I woke up one morning late last month and felt like I’d been doing sit-ups all night. Not that doing calisthenics in my sleep would necessarily be a bad thing, but the muscles in my gut had clearly been involuntarily enlisted into some sort of nocturnal enterprise, and not one I consciously approved of.
As time wore on, the muscle pain subsided, but the internal stuff kept going. A quick trip to urgent care revealed kidney stones and gallstones to be the culprits—common afflictions among men my age and especially among those who could stand to take better care of themselves—neither of which are particularly pleasant. If you’ve ever confronted kidney stones, you know my dilemma. Gallstones are less onerous, but consistently bothersome. And they alter your reality. For an avid angler, this isn’t a good thing.
I’ve been pretty much on the couch since. We did take a trip to the South Fork when the cottonwoods were in their full fall glory, and I soldiered through a day’s wading, wishing the whole time that my water bottle was full of Pepto. Or morphine. But mostly, I’ve been laid up and in a grouchy mood because of it. That my predicament is largely self-inflicted—gallstones are usually the product of a less-than-healthy diet—has made the situation all the more disagreeable.

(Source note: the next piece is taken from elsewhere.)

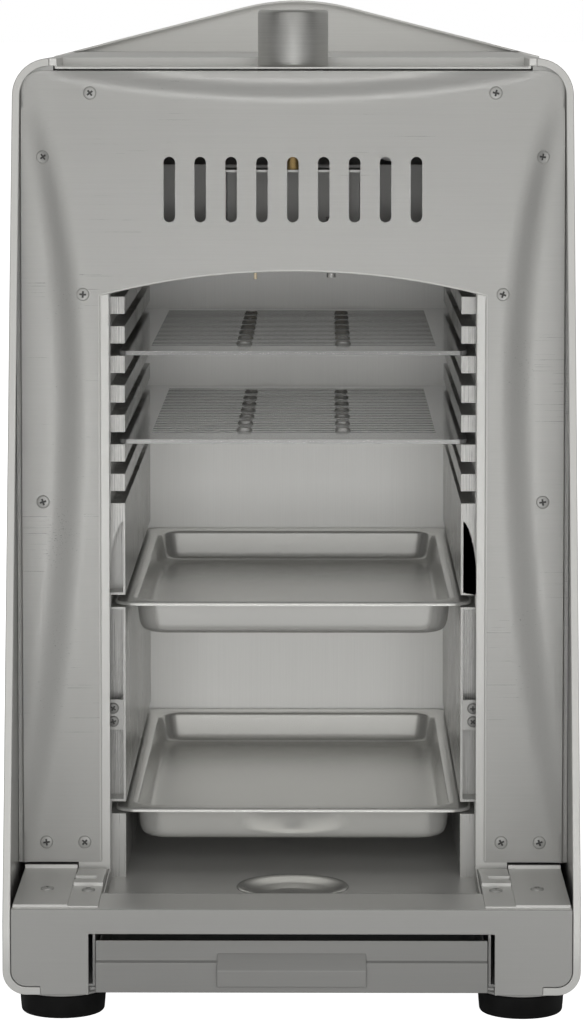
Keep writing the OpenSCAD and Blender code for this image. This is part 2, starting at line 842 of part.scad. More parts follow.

As we anglers age, we face the unavoidable, inevitable truth that we won’t be able to continue doing all of the things we’ve always done. I started noticing this on a trip to Mexico last spring, where standing for long spells on the casting platform was no longer an option. I lacked the balance and the confidence to get up there and double haul without tumbling into the drink. On my home waters, where I like to wander off the beaten path and chase wild fish in small water, I’ve come to realize that stepping down off the bank into the creek requires a new set of moves. Even just a modest step into the water that I wouldn’t have thought twice about a few years ago has become terrifying—on more than one occasion I’ve actually had to sit down and slide into the water like an old man.
And, for a beefy guy staring 50 in the face, I guess that’s to be expected. I can’t do anything about age but the rest is on me.
My daughter graduates high school this year. Earlier this fall she had her senior photos taken at Grand Teton National Park. The shots were beautiful, complete with the Tetons in the background boasting fresh snow and brilliantly perfect autumn aspens. She even had a series of photos taken in her formal dress, standing shin-deep in the water casting her fly rod.
It was her ode to me. Her old man. For years, she’s been my most consistent fishing buddy. She’s fished with me since she was old enough to hold her head up in the baby backpack. She’s traipsed all over Idaho, Wyoming and Montana with me, chasing trout in far-flung waters, putting up with long drives, gas-station burritos and Margaritaville radio. Last summer, we spent two weeks in southeast Alaska, wandering all over the rainforest in pursuit of trout, salmon and char. She braved bear trails and thickets of devil’s club. She endured hours in cars, on boats, in planes and on foot. She fished and she fished hard. And she did it for me. I’ve never loved her so much.
As she flipped through her senior photos, showing off the images of her casting in her formal gown, I was in the midst of a true, gut-wrenching rebellion—my insides wanted to be on the outside, or so it felt. So rather than mist up and tell her how beautiful she looked and how thoughtful it was to take pictures for me of her casting her fly rod in a formal gown, I grimaced in pain and said, “Your form is off in this one. I bet that cast piled at your feet.”
She was devastated. She’d clearly invested a lot of thought into the photos—and, of course, standing bare-legged in a trout stream in October at 6,5000 feet couldn’t have been entirely pleasant. That I didn’t immediately notice the sacrifice and the love—devoted solely to me—is an indicator of just how scrambled my senses were as the pain crawled through my guts. I immediately felt like an ass for such thoughtless behavior. Yes, my innards were in a twist, and I could barely stand the agony, but that was no excuse.
Being in pain sucks. Getting old sucks. Being the victim of your own less-than-ideal habits sucks. As a friend pointed out to me recently, “If you biked twice a week and lost 40 pounds, you could stand on that bow all day long.” And ... I bet I wouldn’t have been such a jerk to my daughter.
Letting life’s self-inflicted consequences dive into your psyche and twist your perspective really sucks.
So to my daughter, I offer this:
The guy whining and groaning on the couch with the grimace on his face… that guy loves you and has from the moment you blessed his life with your presence. That he didn’t recognize your investment and your sacrifice is inexcusable. It was a wonderful gesture, one forged from love, and that’s never a bad thing. Forgive him this once, please.
But most of all, thank you for being his fishing buddy. For that, he’ll always think your cast is perfect.
And if you need him anytime soon, he’ll be at the gym.